Material:
■ ■ ■ ■ ■ ■ ■

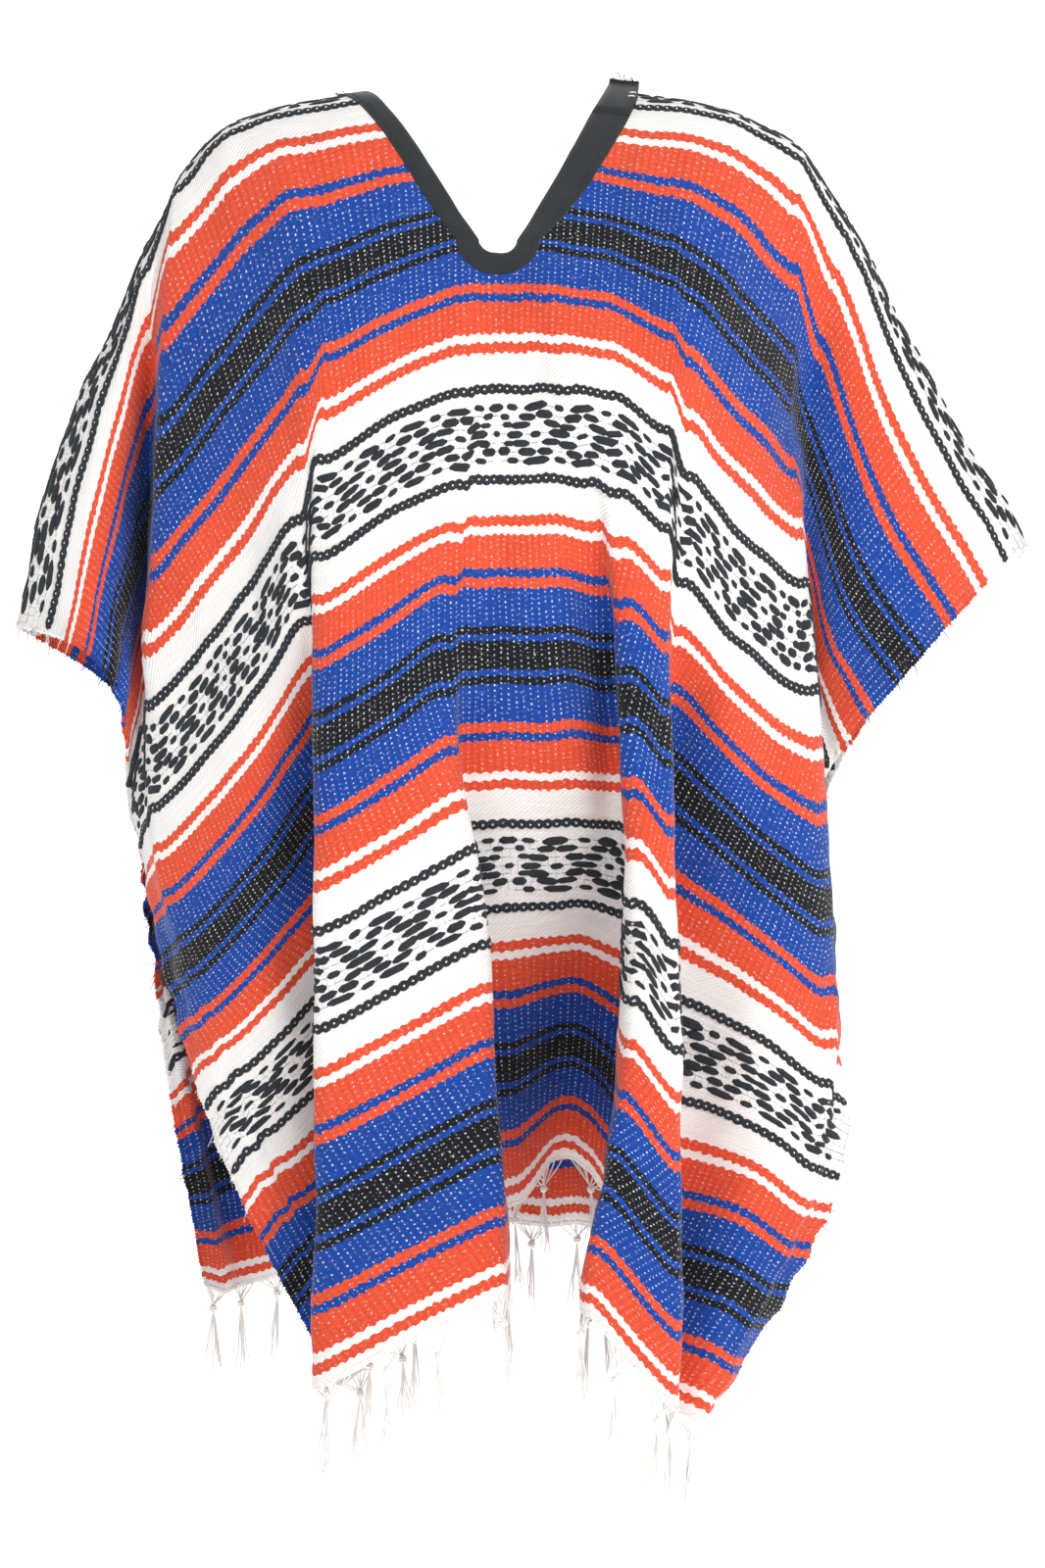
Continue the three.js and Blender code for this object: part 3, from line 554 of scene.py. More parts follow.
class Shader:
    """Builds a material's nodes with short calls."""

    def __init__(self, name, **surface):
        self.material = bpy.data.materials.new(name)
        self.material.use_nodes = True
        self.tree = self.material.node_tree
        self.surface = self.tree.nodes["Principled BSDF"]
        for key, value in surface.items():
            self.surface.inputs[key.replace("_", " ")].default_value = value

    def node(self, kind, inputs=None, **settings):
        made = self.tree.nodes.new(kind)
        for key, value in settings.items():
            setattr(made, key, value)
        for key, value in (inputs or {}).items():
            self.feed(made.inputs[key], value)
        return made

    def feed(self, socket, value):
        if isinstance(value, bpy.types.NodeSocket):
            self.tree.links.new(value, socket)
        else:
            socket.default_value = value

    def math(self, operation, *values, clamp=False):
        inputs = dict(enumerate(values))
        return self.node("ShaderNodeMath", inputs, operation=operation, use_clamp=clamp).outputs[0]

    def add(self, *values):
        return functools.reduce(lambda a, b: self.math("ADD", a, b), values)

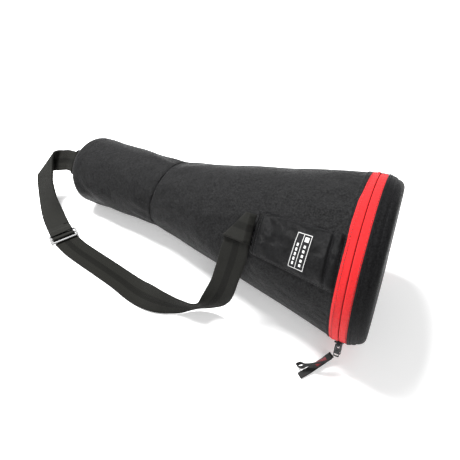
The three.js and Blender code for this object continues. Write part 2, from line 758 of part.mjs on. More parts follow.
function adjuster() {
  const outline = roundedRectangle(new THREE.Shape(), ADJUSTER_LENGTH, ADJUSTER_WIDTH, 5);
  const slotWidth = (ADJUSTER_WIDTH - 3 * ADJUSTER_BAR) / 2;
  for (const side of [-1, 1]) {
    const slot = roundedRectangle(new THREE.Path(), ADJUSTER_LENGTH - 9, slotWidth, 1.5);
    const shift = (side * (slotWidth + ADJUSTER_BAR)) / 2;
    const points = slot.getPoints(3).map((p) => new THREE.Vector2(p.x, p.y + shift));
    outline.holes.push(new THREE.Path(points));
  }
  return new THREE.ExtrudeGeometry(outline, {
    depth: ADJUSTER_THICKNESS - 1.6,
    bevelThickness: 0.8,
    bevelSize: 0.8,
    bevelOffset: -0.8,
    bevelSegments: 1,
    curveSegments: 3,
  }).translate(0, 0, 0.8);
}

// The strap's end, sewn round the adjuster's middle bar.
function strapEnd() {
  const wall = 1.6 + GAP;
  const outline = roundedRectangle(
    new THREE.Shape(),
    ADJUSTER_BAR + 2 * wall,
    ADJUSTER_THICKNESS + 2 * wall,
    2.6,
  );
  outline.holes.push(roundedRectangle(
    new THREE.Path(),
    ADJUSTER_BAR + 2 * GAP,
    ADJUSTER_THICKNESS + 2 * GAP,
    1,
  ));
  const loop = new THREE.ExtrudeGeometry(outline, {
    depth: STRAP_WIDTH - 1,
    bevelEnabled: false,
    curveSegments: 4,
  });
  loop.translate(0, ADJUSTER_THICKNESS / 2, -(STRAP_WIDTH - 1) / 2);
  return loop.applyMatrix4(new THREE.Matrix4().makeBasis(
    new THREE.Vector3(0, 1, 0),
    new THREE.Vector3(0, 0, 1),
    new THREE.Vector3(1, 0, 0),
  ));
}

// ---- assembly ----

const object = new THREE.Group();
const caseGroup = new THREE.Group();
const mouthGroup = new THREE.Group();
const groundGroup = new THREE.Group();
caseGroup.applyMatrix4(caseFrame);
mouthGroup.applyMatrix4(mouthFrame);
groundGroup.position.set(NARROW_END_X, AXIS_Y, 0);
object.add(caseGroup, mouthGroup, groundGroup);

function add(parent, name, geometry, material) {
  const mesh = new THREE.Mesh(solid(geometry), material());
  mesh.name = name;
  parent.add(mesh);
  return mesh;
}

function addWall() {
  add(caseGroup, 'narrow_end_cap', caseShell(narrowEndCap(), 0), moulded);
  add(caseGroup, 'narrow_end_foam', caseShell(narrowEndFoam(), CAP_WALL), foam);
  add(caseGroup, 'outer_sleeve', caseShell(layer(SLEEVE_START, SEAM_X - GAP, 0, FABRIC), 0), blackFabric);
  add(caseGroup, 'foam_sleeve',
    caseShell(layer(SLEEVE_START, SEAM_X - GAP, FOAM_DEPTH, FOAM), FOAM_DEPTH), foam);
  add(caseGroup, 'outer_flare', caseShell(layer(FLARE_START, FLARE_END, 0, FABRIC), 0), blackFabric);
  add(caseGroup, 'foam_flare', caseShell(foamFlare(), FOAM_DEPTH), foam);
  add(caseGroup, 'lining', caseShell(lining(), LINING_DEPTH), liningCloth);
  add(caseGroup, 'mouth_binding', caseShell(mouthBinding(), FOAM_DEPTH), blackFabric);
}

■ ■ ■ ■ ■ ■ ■

Task prompt:
Give the records above again, word for word.

The reply:
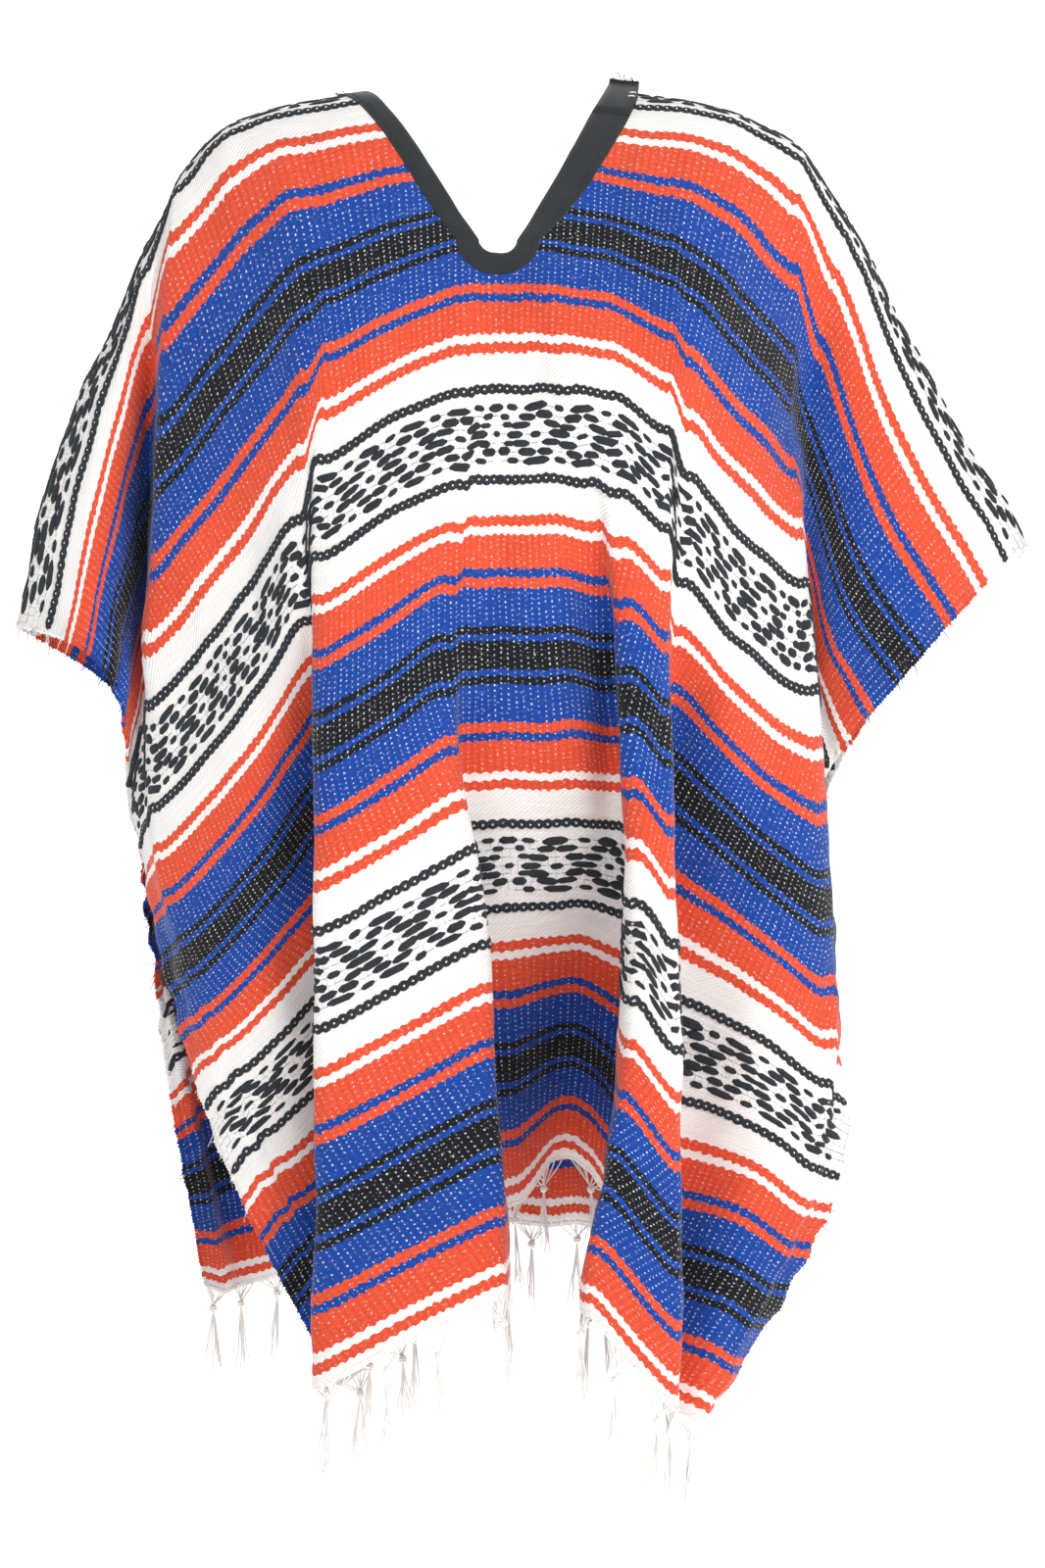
Continue the three.js and Blender code for this object: part 3, from line 554 of scene.py. More parts follow.
class Shader:
    """Builds a material's nodes with short calls."""

    def __init__(self, name, **surface):
        self.material = bpy.data.materials.new(name)
        self.material.use_nodes = True
        self.tree = self.material.node_tree
        self.surface = self.tree.nodes["Principled BSDF"]
        for key, value in surface.items():
            self.surface.inputs[key.replace("_", " ")].default_value = value

    def node(self, kind, inputs=None, **settings):
        made = self.tree.nodes.new(kind)
        for key, value in settings.items():
            setattr(made, key, value)
        for key, value in (inputs or {}).items():
            self.feed(made.inputs[key], value)
        return made

    def feed(self, socket, value):
        if isinstance(value, bpy.types.NodeSocket):
            self.tree.links.new(value, socket)
        else:
            socket.default_value = value

    def math(self, operation, *values, clamp=False):
        inputs = dict(enumerate(values))
        return self.node("ShaderNodeMath", inputs, operation=operation, use_clamp=clamp).outputs[0]

    def add(self, *values):
        return functools.reduce(lambda a, b: self.math("ADD", a, b), values)

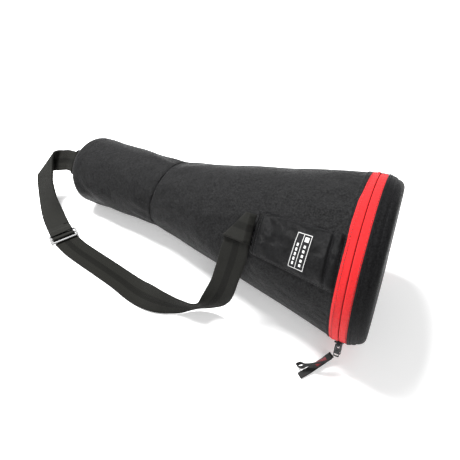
The three.js and Blender code for this object continues. Write part 2, from line 758 of part.mjs on. More parts follow.
function adjuster() {
  const outline = roundedRectangle(new THREE.Shape(), ADJUSTER_LENGTH, ADJUSTER_WIDTH, 5);
  const slotWidth = (ADJUSTER_WIDTH - 3 * ADJUSTER_BAR) / 2;
  for (const side of [-1, 1]) {
    const slot = roundedRectangle(new THREE.Path(), ADJUSTER_LENGTH - 9, slotWidth, 1.5);
    const shift = (side * (slotWidth + ADJUSTER_BAR)) / 2;
    const points = slot.getPoints(3).map((p) => new THREE.Vector2(p.x, p.y + shift));
    outline.holes.push(new THREE.Path(points));
  }
  return new THREE.ExtrudeGeometry(outline, {
    depth: ADJUSTER_THICKNESS - 1.6,
    bevelThickness: 0.8,
    bevelSize: 0.8,
    bevelOffset: -0.8,
    bevelSegments: 1,
    curveSegments: 3,
  }).translate(0, 0, 0.8);
}

// The strap's end, sewn round the adjuster's middle bar.
function strapEnd() {
  const wall = 1.6 + GAP;
  const outline = roundedRectangle(
    new THREE.Shape(),
    ADJUSTER_BAR + 2 * wall,
    ADJUSTER_THICKNESS + 2 * wall,
    2.6,
  );
  outline.holes.push(roundedRectangle(
    new THREE.Path(),
    ADJUSTER_BAR + 2 * GAP,
    ADJUSTER_THICKNESS + 2 * GAP,
    1,
  ));
  const loop = new THREE.ExtrudeGeometry(outline, {
    depth: STRAP_WIDTH - 1,
    bevelEnabled: false,
    curveSegments: 4,
  });
  loop.translate(0, ADJUSTER_THICKNESS / 2, -(STRAP_WIDTH - 1) / 2);
  return loop.applyMatrix4(new THREE.Matrix4().makeBasis(
    new THREE.Vector3(0, 1, 0),
    new THREE.Vector3(0, 0, 1),
    new THREE.Vector3(1, 0, 0),
  ));
}

// ---- assembly ----

const object = new THREE.Group();
const caseGroup = new THREE.Group();
const mouthGroup = new THREE.Group();
const groundGroup = new THREE.Group();
caseGroup.applyMatrix4(caseFrame);
mouthGroup.applyMatrix4(mouthFrame);
groundGroup.position.set(NARROW_END_X, AXIS_Y, 0);
object.add(caseGroup, mouthGroup, groundGroup);

function add(parent, name, geometry, material) {
  const mesh = new THREE.Mesh(solid(geometry), material());
  mesh.name = name;
  parent.add(mesh);
  return mesh;
}

function addWall() {
  add(caseGroup, 'narrow_end_cap', caseShell(narrowEndCap(), 0), moulded);
  add(caseGroup, 'narrow_end_foam', caseShell(narrowEndFoam(), CAP_WALL), foam);
  add(caseGroup, 'outer_sleeve', caseShell(layer(SLEEVE_START, SEAM_X - GAP, 0, FABRIC), 0), blackFabric);
  add(caseGroup, 'foam_sleeve',
    caseShell(layer(SLEEVE_START, SEAM_X - GAP, FOAM_DEPTH, FOAM), FOAM_DEPTH), foam);
  add(caseGroup, 'outer_flare', caseShell(layer(FLARE_START, FLARE_END, 0, FABRIC), 0), blackFabric);
  add(caseGroup, 'foam_flare', caseShell(foamFlare(), FOAM_DEPTH), foam);
  add(caseGroup, 'lining', caseShell(lining(), LINING_DEPTH), liningCloth);
  add(caseGroup, 'mouth_binding', caseShell(mouthBinding(), FOAM_DEPTH), blackFabric);
}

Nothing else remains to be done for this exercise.